Image acquisition and analysis
T*2 -weighted echo planar images (EPIs) were acquired with BOLD contrast on a 3.0-T Siemens Allegra magnetic resonance scanner, using a tilted plane acquisition sequence covering the whole brain. T1-weighted structural images were normalized and averaged across subjects to allow group-level anatomical localization. EPIs were analysed in an event-related manner, with the statistical parametric mapping software SPM5. Preprocessing consisted of spatial realignment, normalization to a standard EPI template, and spatial smoothing with a 6-mm gaussian kernel. To correct for motion artefacts, subject-specific realignment parameters were modelled as covariates of no interest. Onsets of stimuli and outcomes were modelled as separate delta functions and convolved with a canonical haemodynamic response function. Prediction errors generated by the computational model were used as parametric modulation of additional regressors modelled at outcome onsets.
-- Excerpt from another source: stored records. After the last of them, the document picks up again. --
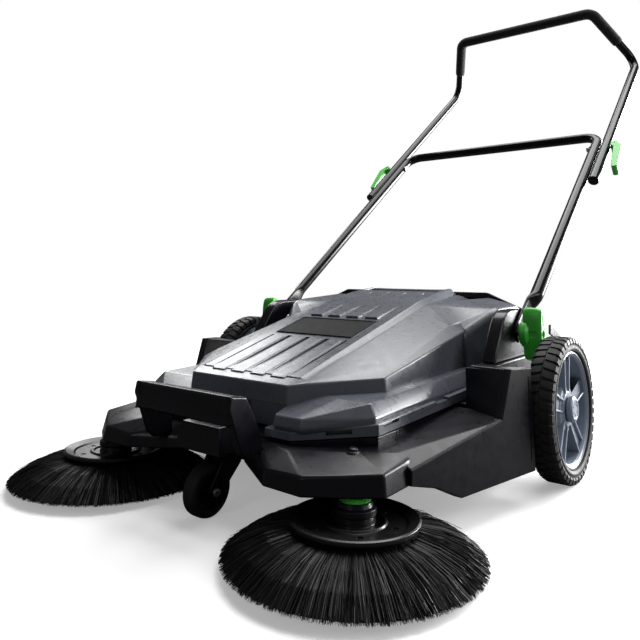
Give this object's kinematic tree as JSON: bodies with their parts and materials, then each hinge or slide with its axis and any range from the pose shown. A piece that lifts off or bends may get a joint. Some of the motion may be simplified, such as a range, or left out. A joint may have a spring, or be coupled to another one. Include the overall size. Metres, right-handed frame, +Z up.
{
  "type": "walk behind sweeper",
  "caption": "Push floor sweeper with a ribbed grey bin hood, slanted side brushes, driven roller, front swivel caster and a folding tube handle.",
  "frame": {"origin": "on the floor, at the bottom centre of the whole machine's bounding box at rest", "axes": "+Z up, +Y from the brushes towards the push handle along the machine, +X to the right-hand wheel as seen from the front"},
  "size_m": [0.8004, 1.6247, 1.1605],
  "materials": {
    "hood_grey": "satin blue-grey moulded plastic",
    "body_black": "satin black moulded plastic, fine texture",
    "lime_green": "satin lime green plastic",
    "wheel_grey": "satin grey wheel plastic",
    "tyre_rubber": "matte black tread rubber",
    "flap_rubber": "matte rubber strip",
    "tube_black": "gloss black powder coat on steel tube",
    "foam_black": "matte closed-cell foam",
    "bristle_black": "black bristles",
    "ring_black": "gloss black plastic",
    "gear_nylon": "natural nylon",
    "zinc_steel": "zinc plated steel",
    "label_dark": "blank dark plate"
  },
  "bodies": {
    "chassis": {"chassis_shell": "body_black", "front_carry_handle": "body_black", "tower_left": "body_black", "tower_right": "body_black", "rear_cover": "body_black", "axle_left": "zinc_steel", "axle_right": "zinc_steel", "seal_flap": "flap_rubber", "pod_screw_left": "zinc_steel", "pod_screw_right": "zinc_steel", "brush_gearbox_left": "gear_nylon", "brush_gearbox_right": "gear_nylon", "roller_bearing_left": "gear_nylon", "roller_bearing_right": "gear_nylon", "pivot_bolt_left": "zinc_steel", "pivot_bolt_right": "zinc_steel"},
    "debris_bin": {"hood_shell": "hood_grey", "label_plate": "label_dark", "bin_tray": "body_black", "bin_grip": "hood_grey"},
    "bin_latch": {"bin_latch": "body_black"},
    "lower_handle": {"lower_handle_tube": "tube_black"},
    "upper_handle": {"upper_handle_tube": "tube_black", "foam_grip": "foam_black", "lever_bolt_left": "zinc_steel", "lever_bolt_right": "zinc_steel"},
    "cam_lever_left": {"cam_lever_left": "lime_green"},
    "cam_lever_right": {"cam_lever_right": "lime_green"},
    "knob_left": {"clamp_knob_left": "lime_green"},
    "knob_right": {"clamp_knob_right": "lime_green"},
    "wheel_left": {"tyre_left": "tyre_rubber", "rim_left": "wheel_grey", "hub_cap_left": "wheel_grey"},
    "wheel_right": {"tyre_right": "tyre_rubber", "rim_right": "wheel_grey", "hub_cap_right": "wheel_grey", "drive_gear": "gear_nylon"},
    "roller": {"roller_core": "zinc_steel", "roller_bristles": "bristle_black", "roller_pinion": "gear_nylon"},
    "side_brush_left": {"brush_bristles_left": "bristle_black", "brush_ring_left": "ring_black", "brush_spindle_left": "body_black", "brush_collar_left": "lime_green"},
    "side_brush_right": {"brush_bristles_right": "bristle_black", "brush_ring_right": "ring_black", "brush_spindle_right": "body_black", "brush_collar_right": "lime_green"},
    "caster_fork": {"caster_fork": "body_black", "caster_axle_bolt": "zinc_steel"},
    "caster_wheel": {"caster_tyre": "tyre_rubber", "caster_hub": "body_black"}
  },
  "joints": [
    {"name": "bin_lift", "type": "slide", "parent": "chassis", "child": "debris_bin", "axis": [0, 0, 1], "range_m": [0, 0.15]},
    {"name": "bin_latch_swing", "type": "hinge", "parent": "debris_bin", "child": "bin_latch", "pos_m": [0, -0.6222, 0.148], "axis": [-1, 0, 0], "range_deg": [0, 50]},
    {"name": "handle_pivot", "type": "hinge", "parent": "chassis", "child": "lower_handle", "pos_m": [0, -0.21616, 0.22875], "axis": [1, 0, 0], "range_deg": [0, 120]},
    {"name": "upper_handle_fold", "type": "hinge", "parent": "lower_handle", "child": "upper_handle", "pos_m": [0, 0.34581, 0.64611], "axis": [1, 0, 0], "range_deg": [-150, 0], "stiffness_Nm_per_rad": 60},
    {"name": "cam_lever_right_swing", "type": "hinge", "parent": "upper_handle", "child": "cam_lever_right", "pos_m": [0.34, 0.34581, 0.64611], "axis": [0, -0.5962, 0.8028], "range_deg": [0, 110]},
    {"name": "cam_lever_left_swing", "type": "hinge", "parent": "upper_handle", "child": "cam_lever_left", "pos_m": [-0.34, 0.34581, 0.64611], "axis": [0, 0.5962, -0.8028], "range_deg": [0, 110]},
    {"name": "knob_right_turn", "type": "hinge", "parent": "chassis", "child": "knob_right", "pos_m": [0.29, -0.21616, 0.22875], "axis": [1, 0, 0], "continuous": true},
    {"name": "knob_left_turn", "type": "hinge", "parent": "chassis", "child": "knob_left", "pos_m": [-0.29, -0.21616, 0.22875], "axis": [1, 0, 0], "continuous": true},
    {"name": "wheel_right_spin", "type": "hinge", "parent": "chassis", "child": "wheel_right", "pos_m": [0.357, -0.2247, 0.114], "axis": [1, 0, 0], "continuous": true},
    {"name": "wheel_left_spin", "type": "hinge", "parent": "chassis", "child": "wheel_left", "pos_m": [-0.357, -0.2247, 0.114], "axis": [1, 0, 0], "continuous": true},
    {"name": "roller_spin", "type": "hinge", "parent": "chassis", "child": "roller", "pos_m": [0, -0.2669, 0.052], "axis": [1, 0, 0], "continuous": true},
    {"name": "side_brush_right_spin", "type": "hinge", "parent": "chassis", "child": "side_brush_right", "pos_m": [0.2424, -0.6547, 0.0062], "axis": [0, 0.0349, 0.9994], "continuous": true},
    {"name": "side_brush_left_spin", "type": "hinge", "parent": "chassis", "child": "side_brush_left", "pos_m": [-0.2424, -0.6547, 0.0062], "axis": [0, 0.0349, 0.9994], "continuous": true},
    {"name": "caster_swivel", "type": "hinge", "parent": "chassis", "child": "caster_fork", "pos_m": [0, -0.6367, 0.08], "axis": [0, 0, 1], "continuous": true},
    {"name": "caster_wheel_spin", "type": "hinge", "parent": "caster_fork", "child": "caster_wheel", "pos_m": [0, -0.6697, 0.035], "axis": [1, 0, 0], "continuous": true}
  ],
  "couplings": [
    {"joint": "roller_spin", "follows": "wheel_right_spin", "ratio": -4},
    {"joint": "side_brush_right_spin", "follows": "wheel_right_spin", "ratio": -2.5},
    {"joint": "side_brush_left_spin", "follows": "wheel_left_spin", "ratio": 2.5}
  ]
}
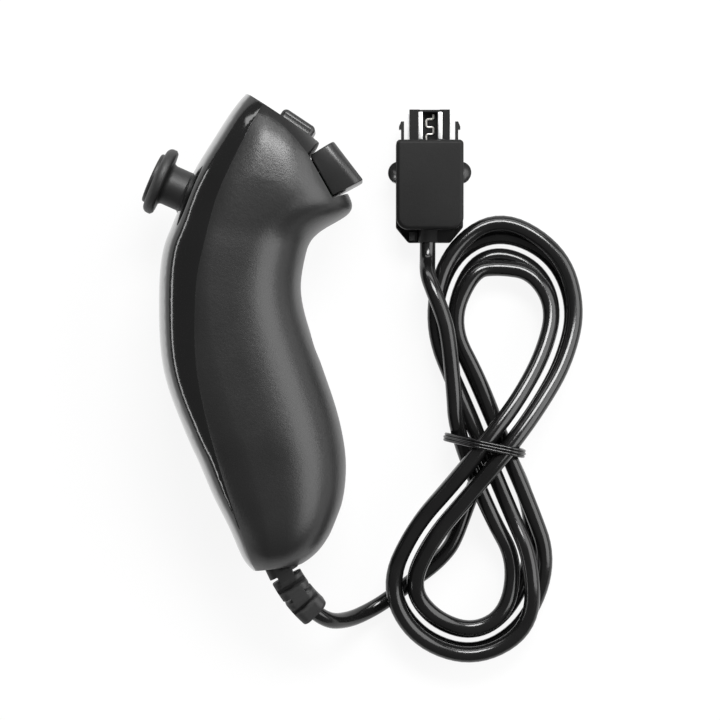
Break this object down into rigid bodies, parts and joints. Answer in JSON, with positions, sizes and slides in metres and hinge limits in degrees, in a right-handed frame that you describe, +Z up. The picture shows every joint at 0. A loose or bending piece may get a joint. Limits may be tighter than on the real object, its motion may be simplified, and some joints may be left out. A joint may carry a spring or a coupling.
{
  "type": "motion controller wand",
  "caption": "Hand-held controller wand with a thumb stick, a small button and a trigger, on a tied cord with a latching plug.",
  "frame": {"origin": "on the surface that the wand lies on, under the middle of the wand's own box (without its cord)", "axes": "+Y from the wand's tail to its head, +X towards the trigger's side and the cord, +Z up out of the flank that the wand doesn't lie on"},
  "size_m": [0.1045, 0.1349, 0.038],
  "materials": {
    "gloss_shell": "gloss black",
    "matte_shell": "fine-grained matte black",
    "bezel": "matte black",
    "button_plastic": "satin black",
    "stick_plastic": "matte black, soft to the touch",
    "relief_rubber": "matte black",
    "cord_skin": "satin black",
    "tie_plastic": "satin black",
    "plug_shell": "matte black",
    "tongue": "matte black",
    "strip_metal": "bright",
    "contact_metal": "bright",
    "dark_plastic": "matte black",
    "steel": "plain",
    "white_plastic": "plain",
    "board": "green lacquer",
    "chip": "matte black",
    "aluminium_can": "plain",
    "dome_rubber": "translucent grey"
  },
  "bodies": {
    "casing_and_cord": {"front_shell": "gloss_shell", "rear_shell": "matte_shell", "button_bezel": "bezel", "shell_screws": "steel", "stick_housing": "steel", "potentiometers": "dark_plastic", "return_disc": "white_plastic", "centring_spring": "steel", "main_board": "board", "board_screws": "steel", "controller_chip": "chip", "motion_sensor_chip": "chip", "capacitors": "aluminium_can", "board_connector": "white_plastic", "wire_harness": "cord_skin", "c_switch_board": "board", "c_dome": "dome_rubber", "z_switch_board": "board", "z_dome": "dome_rubber", "trigger_pin": "steel", "strain_relief": "relief_rubber", "cord_lead": "cord_skin", "cord_hank": "cord_skin", "cord_tie": "tie_plastic", "cord_tail": "cord_skin", "plug_upper_shell": "plug_shell", "plug_lower_shell": "plug_shell", "plug_tongue": "tongue", "plug_contacts": "contact_metal", "shield_strips": "strip_metal", "latch_pins": "steel", "latch_springs": "steel", "plug_hook": "dark_plastic", "plug_boot": "relief_rubber"},
    "gimbal_ring": {"stick_ring": "white_plastic"},
    "thumb_stick": {"stick_cap": "stick_plastic", "stick_dome": "stick_plastic", "stick_shaft": "white_plastic", "stick_cross_pin": "steel"},
    "reading_arm": {"slot_arm": "white_plastic"},
    "small_button": {"c_button": "button_plastic"},
    "trigger": {"z_trigger": "button_plastic"},
    "left_latch": {"latch_left": "plug_shell"},
    "right_latch": {"latch_right": "plug_shell"}
  },
  "joints": [
    {"name": "stick_ring_hinge", "type": "hinge", "parent": "casing_and_cord", "child": "gimbal_ring", "pos_m": [-0.00946, 0.03038, 0.019], "axis": [0, 0, 1], "range_deg": [-14, 14], "stiffness_Nm_per_rad": 0.05},
    {"name": "stick_hinge", "type": "hinge", "parent": "gimbal_ring", "child": "thumb_stick", "pos_m": [-0.00946, 0.03038, 0.019], "axis": [0.4067, 0.9135, 0], "range_deg": [-14, 14], "stiffness_Nm_per_rad": 0.05},
    {"name": "reading_arm_hinge", "type": "hinge", "parent": "casing_and_cord", "child": "reading_arm", "pos_m": [-0.00946, 0.03038, 0.019], "axis": [0.4067, 0.9135, 0], "range_deg": [-14, 14]},
    {"name": "small_button_press", "type": "slide", "parent": "casing_and_cord", "child": "small_button", "axis": [-0.5536, -0.8328, 0], "range_m": [0, 0.0008], "stiffness_N_per_m": 400},
    {"name": "trigger_hinge", "type": "hinge", "parent": "casing_and_cord", "child": "trigger", "pos_m": [0.01734, 0.03973, 0.019], "axis": [0, 0, -1], "range_deg": [0, 8], "stiffness_Nm_per_rad": 0.2},
    {"name": "left_latch_hinge", "type": "hinge", "parent": "casing_and_cord", "child": "left_latch", "pos_m": [0.03705, 0.0274, 0.006], "axis": [0, 0, -1], "range_deg": [0, 2], "stiffness_Nm_per_rad": 0.2},
    {"name": "right_latch_hinge", "type": "hinge", "parent": "casing_and_cord", "child": "right_latch", "pos_m": [0.04785, 0.0274, 0.006], "axis": [0, 0, 1], "range_deg": [0, 2], "stiffness_Nm_per_rad": 0.2}
  ],
  "couplings": [
    {"joint": "reading_arm_hinge", "follows": "stick_hinge", "ratio": 1}
  ]
}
Linear contrasts of regression coefficients were computed at the individual subject level and then taken to group-level t-tests. All group-level SPMs are reported with a threshold of P, 0.05 after family-wise error correction for the entire brain. For large clusters (more than 64 voxels) showing statistical covariation with the theoretical prediction error, the response time courses were estimated, with the use of a flexible basis set of finite impulse responses (FIRs), separated from the next by one scan (1.95 s). The area between positive and negative FIRs, over 3–9s after outcome, were used to estimate effective reward values under the drug conditions.